You can use vertex form or the formula. You can also graph it and spot the vertex.

This is a strong Desmos question because the graph shows the maximum clearly.

But if the SAT then asks what that x-value means in context, you still have to interpret it:

  • x is in hundreds
  • so x = 10 means 1,000 units

Desmos helps with the math. It does not replace the reading.

What to practice on purpose

If you want Desmos to help on test day, do not just hope it will. Practice the question types where it actually earns its place:

  • intersections
  • roots
  • vertex and extrema
  • model checks
  • graph identification

And practice deciding not to use it on:

  • one-step algebra
  • percent questions
  • interpretation questions
  • exact-expression questions

A short drill plan

Take 10 SAT math questions and sort them into two piles:

  • graph first
  • solve by hand first

Then ask after each one:

  • Did Desmos save time?
  • Did it reduce error?
  • Or did it just make me feel busy?

That is the habit that matters.

Desmos is best when it makes the answer easier to see.

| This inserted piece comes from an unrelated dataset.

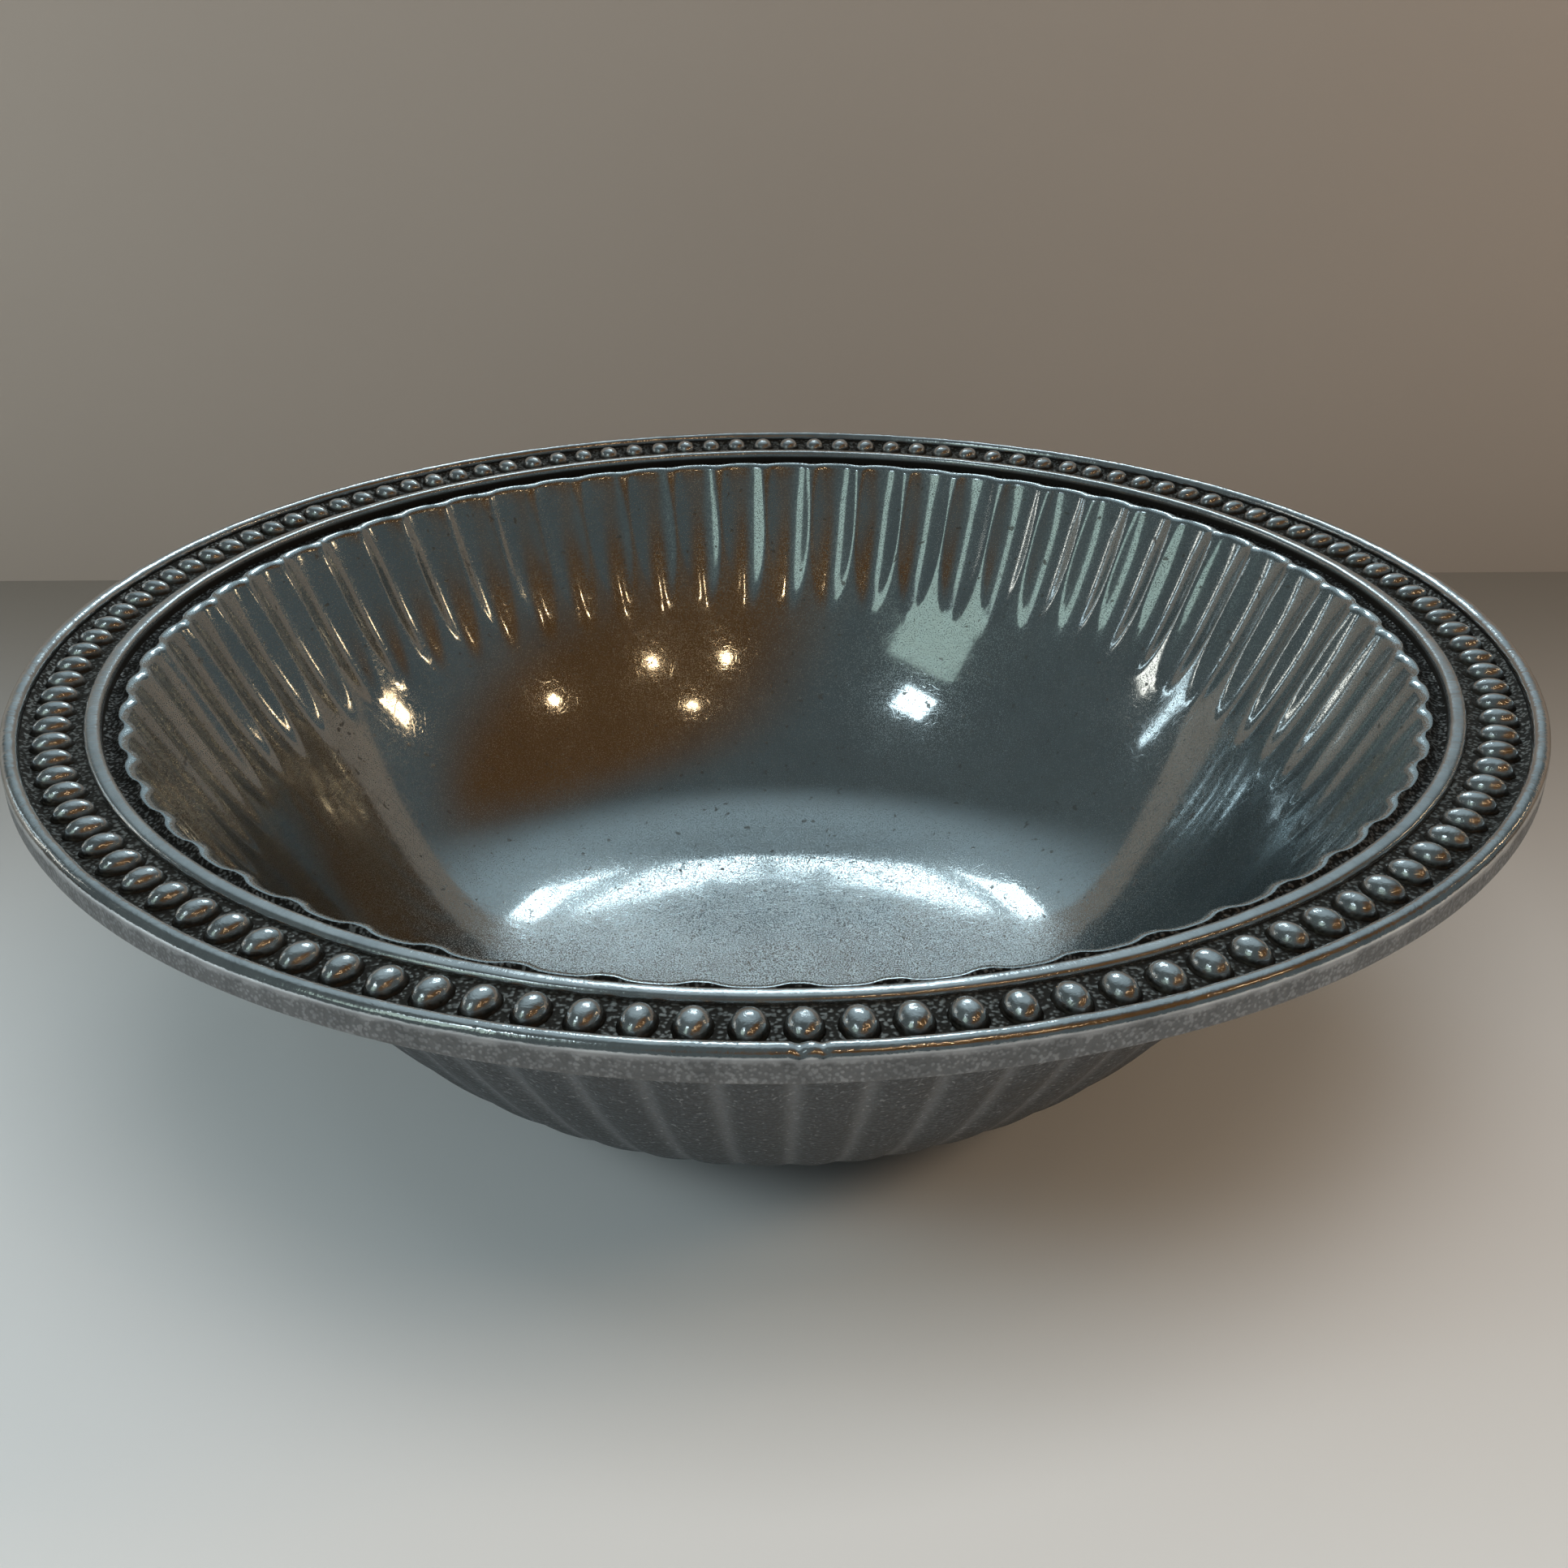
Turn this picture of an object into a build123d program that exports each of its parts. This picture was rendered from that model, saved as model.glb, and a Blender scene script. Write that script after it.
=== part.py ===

If it is not doing that, put it away.

If this guide is your SAT Math calculator plan, pair it with SAT hard math question types for the non-calculator decision work and SAT linear equation word problems for the algebra questions where graphing is optional, not automatic.

#sat#math#desmos#strategy

Frequently asked questions

Are you allowed to use Desmos on the SAT?

Yes. The digital SAT Math section includes Desmos as a built-in graphing calculator in Bluebook. You don't need to download or install anything; it opens inside the test app.

Should I use Desmos on every SAT math question?

No. Desmos is best when the graph answers the question directly. On short algebra or arithmetic, it often slows you down.

What kinds of SAT questions are best for Desmos?

Questions about intersections, zeros, graph shape, and model checking are usually the best fit.

Can Desmos hurt my SAT math timing?

Yes. If you graph too early, use a bad window, or rely on it for simple work, it can waste time instead of saving it.